◆ **DIRECTIONS**
Write out only the span of lines that begins at the line with "for i, side" and ends at the line with "shown = obj.evaluated_get(depsgraph)". Keep both end lines, word for word.

◆ **DATA PROVIDED**
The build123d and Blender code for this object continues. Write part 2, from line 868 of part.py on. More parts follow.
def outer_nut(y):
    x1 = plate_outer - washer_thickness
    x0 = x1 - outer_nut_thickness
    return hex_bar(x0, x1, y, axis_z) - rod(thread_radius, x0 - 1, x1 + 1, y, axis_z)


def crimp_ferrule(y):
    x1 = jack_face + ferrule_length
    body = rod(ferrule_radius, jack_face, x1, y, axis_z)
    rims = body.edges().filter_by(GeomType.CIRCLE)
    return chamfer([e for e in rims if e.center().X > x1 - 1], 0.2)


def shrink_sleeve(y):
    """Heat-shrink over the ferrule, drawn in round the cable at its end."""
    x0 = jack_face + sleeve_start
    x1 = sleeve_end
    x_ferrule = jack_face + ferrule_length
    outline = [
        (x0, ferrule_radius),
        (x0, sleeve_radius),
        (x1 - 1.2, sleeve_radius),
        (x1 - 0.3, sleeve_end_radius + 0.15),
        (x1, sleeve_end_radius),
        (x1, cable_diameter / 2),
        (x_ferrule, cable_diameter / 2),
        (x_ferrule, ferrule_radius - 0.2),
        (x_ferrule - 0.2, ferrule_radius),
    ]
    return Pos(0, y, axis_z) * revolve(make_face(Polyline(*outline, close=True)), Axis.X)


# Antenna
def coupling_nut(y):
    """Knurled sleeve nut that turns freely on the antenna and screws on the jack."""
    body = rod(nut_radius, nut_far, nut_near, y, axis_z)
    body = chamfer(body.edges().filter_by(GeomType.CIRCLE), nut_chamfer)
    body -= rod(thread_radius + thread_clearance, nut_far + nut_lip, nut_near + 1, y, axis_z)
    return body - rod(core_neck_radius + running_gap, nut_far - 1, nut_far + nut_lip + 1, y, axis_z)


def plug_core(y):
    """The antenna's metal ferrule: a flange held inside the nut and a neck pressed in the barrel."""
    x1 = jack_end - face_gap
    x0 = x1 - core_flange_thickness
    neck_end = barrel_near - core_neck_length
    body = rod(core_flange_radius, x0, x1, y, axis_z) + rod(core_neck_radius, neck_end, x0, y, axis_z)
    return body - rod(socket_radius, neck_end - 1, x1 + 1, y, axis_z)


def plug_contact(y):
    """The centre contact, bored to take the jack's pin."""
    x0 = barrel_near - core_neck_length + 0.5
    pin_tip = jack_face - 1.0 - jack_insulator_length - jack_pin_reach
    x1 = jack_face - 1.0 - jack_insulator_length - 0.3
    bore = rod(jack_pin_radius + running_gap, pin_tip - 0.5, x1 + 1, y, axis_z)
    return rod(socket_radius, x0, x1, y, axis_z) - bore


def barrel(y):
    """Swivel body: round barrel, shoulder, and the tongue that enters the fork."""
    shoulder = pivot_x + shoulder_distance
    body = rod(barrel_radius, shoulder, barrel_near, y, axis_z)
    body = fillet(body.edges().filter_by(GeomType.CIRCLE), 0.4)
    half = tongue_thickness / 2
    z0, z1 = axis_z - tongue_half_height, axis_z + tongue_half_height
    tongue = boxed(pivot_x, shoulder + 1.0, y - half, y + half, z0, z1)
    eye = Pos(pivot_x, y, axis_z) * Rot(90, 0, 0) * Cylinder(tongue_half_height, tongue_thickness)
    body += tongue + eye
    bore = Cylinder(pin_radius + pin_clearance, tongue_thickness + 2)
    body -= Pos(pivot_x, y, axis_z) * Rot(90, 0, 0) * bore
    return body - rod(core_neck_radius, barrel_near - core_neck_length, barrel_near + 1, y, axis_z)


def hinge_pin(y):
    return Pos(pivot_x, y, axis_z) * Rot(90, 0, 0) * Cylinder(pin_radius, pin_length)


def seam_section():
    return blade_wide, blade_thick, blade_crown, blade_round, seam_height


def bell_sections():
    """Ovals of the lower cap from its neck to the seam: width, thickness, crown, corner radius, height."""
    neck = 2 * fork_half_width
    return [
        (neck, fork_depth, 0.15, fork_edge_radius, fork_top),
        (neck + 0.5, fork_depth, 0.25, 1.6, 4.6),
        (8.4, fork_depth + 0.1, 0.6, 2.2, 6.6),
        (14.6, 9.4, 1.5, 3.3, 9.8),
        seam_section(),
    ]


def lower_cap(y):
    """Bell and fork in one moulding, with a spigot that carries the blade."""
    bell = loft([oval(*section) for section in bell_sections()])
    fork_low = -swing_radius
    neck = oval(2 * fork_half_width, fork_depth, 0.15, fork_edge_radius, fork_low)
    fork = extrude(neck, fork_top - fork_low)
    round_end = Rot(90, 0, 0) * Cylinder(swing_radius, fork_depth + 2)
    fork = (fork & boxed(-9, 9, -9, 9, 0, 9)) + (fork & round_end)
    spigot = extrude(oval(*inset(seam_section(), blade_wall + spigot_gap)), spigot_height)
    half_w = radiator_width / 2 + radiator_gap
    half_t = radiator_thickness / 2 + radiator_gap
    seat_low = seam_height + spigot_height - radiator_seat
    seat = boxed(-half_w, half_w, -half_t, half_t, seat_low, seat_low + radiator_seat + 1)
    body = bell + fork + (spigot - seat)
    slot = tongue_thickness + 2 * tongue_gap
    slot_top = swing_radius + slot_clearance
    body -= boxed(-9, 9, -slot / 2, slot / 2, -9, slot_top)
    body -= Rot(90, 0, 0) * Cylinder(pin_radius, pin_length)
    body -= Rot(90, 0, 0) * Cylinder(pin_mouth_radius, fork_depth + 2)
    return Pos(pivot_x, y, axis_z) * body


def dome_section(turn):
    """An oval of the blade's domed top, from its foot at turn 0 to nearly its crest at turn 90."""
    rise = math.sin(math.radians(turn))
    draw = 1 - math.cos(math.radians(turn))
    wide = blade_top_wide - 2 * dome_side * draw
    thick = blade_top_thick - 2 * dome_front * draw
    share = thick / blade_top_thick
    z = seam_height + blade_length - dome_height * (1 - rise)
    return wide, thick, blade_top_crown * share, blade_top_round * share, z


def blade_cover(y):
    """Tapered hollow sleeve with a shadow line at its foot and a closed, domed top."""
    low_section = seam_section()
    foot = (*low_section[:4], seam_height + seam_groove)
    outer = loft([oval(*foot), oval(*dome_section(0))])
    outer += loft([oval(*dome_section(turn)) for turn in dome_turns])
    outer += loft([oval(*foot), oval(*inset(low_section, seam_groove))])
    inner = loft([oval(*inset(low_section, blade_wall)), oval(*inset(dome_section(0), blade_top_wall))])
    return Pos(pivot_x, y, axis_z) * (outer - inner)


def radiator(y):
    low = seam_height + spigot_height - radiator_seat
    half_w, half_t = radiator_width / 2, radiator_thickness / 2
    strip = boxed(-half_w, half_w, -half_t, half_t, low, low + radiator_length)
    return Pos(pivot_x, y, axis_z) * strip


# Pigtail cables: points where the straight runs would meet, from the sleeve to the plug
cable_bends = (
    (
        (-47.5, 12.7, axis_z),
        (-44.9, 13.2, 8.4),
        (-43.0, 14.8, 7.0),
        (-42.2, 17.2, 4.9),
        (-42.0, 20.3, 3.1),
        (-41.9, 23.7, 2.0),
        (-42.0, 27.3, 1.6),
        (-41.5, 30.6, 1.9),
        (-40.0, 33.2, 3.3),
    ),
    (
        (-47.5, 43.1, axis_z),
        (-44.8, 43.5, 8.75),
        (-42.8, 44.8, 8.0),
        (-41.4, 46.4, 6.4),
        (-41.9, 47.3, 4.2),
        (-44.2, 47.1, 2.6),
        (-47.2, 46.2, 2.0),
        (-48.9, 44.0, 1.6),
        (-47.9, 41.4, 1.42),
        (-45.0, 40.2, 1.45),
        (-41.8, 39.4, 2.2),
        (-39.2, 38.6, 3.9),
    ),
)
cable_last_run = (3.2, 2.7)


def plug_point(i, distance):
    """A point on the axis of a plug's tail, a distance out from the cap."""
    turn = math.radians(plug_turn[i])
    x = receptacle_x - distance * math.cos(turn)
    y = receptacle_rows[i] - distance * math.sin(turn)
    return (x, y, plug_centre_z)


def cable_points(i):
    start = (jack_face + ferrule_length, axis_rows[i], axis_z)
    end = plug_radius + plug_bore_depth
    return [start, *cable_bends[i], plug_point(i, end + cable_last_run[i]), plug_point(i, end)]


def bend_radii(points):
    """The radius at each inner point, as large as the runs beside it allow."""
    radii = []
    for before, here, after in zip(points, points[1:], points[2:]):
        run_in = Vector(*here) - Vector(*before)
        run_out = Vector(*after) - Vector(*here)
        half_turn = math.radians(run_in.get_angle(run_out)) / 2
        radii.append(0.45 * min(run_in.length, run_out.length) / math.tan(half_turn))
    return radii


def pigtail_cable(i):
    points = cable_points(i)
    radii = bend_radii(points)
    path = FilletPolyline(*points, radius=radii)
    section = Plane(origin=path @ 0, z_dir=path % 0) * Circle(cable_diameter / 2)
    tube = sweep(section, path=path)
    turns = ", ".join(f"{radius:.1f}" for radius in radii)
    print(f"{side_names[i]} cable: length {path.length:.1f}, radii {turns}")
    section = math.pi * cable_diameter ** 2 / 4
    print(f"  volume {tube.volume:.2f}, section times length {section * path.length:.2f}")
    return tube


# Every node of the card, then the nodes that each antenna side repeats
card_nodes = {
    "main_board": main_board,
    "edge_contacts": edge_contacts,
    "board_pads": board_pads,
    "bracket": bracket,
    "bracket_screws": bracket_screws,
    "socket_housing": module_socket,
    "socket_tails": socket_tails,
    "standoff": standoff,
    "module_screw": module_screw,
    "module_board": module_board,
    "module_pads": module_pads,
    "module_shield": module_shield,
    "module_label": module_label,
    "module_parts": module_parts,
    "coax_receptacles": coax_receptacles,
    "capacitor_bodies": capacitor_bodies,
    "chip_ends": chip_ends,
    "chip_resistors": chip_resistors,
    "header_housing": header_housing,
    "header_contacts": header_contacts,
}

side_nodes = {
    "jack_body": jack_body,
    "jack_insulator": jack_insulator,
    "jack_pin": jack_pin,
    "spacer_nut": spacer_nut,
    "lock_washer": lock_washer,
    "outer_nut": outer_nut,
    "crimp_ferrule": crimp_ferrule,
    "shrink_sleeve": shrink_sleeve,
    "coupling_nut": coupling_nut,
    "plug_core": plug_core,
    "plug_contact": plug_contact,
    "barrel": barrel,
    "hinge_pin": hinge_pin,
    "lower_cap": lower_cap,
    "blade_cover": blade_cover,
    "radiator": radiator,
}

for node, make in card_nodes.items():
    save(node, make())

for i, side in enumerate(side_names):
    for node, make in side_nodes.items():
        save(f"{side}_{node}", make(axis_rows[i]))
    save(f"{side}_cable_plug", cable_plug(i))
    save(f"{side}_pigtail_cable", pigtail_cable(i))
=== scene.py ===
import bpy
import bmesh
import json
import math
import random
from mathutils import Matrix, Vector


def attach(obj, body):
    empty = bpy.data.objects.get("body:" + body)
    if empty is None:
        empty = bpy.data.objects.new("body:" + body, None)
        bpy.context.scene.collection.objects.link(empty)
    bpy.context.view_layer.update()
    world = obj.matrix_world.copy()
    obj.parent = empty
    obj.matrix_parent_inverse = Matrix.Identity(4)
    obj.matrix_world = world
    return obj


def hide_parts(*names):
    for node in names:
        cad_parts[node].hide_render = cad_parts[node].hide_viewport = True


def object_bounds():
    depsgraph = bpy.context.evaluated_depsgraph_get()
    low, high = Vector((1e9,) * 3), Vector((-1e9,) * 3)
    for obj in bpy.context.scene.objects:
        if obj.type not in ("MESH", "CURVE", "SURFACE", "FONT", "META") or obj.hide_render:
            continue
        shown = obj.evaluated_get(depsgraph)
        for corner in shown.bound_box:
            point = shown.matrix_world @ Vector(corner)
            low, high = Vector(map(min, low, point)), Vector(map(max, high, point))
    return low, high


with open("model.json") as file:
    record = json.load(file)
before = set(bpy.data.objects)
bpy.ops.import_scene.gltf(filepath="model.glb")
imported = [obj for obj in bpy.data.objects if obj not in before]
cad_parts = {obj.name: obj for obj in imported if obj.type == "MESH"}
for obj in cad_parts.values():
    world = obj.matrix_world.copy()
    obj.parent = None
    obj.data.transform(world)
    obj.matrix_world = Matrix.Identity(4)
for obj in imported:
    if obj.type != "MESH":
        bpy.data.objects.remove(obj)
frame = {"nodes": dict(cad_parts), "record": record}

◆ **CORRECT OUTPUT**
for i, side in enumerate(side_names):
    for node, make in side_nodes.items():
        save(f"{side}_{node}", make(axis_rows[i]))
    save(f"{side}_cable_plug", cable_plug(i))
    save(f"{side}_pigtail_cable", pigtail_cable(i))
=== scene.py ===
import bpy
import bmesh
import json
import math
import random
from mathutils import Matrix, Vector


def attach(obj, body):
    empty = bpy.data.objects.get("body:" + body)
    if empty is None:
        empty = bpy.data.objects.new("body:" + body, None)
        bpy.context.scene.collection.objects.link(empty)
    bpy.context.view_layer.update()
    world = obj.matrix_world.copy()
    obj.parent = empty
    obj.matrix_parent_inverse = Matrix.Identity(4)
    obj.matrix_world = world
    return obj


def hide_parts(*names):
    for node in names:
        cad_parts[node].hide_render = cad_parts[node].hide_viewport = True


def object_bounds():
    depsgraph = bpy.context.evaluated_depsgraph_get()
    low, high = Vector((1e9,) * 3), Vector((-1e9,) * 3)
    for obj in bpy.context.scene.objects:
        if obj.type not in ("MESH", "CURVE", "SURFACE", "FONT", "META") or obj.hide_render:
            continue
        shown = obj.evaluated_get(depsgraph)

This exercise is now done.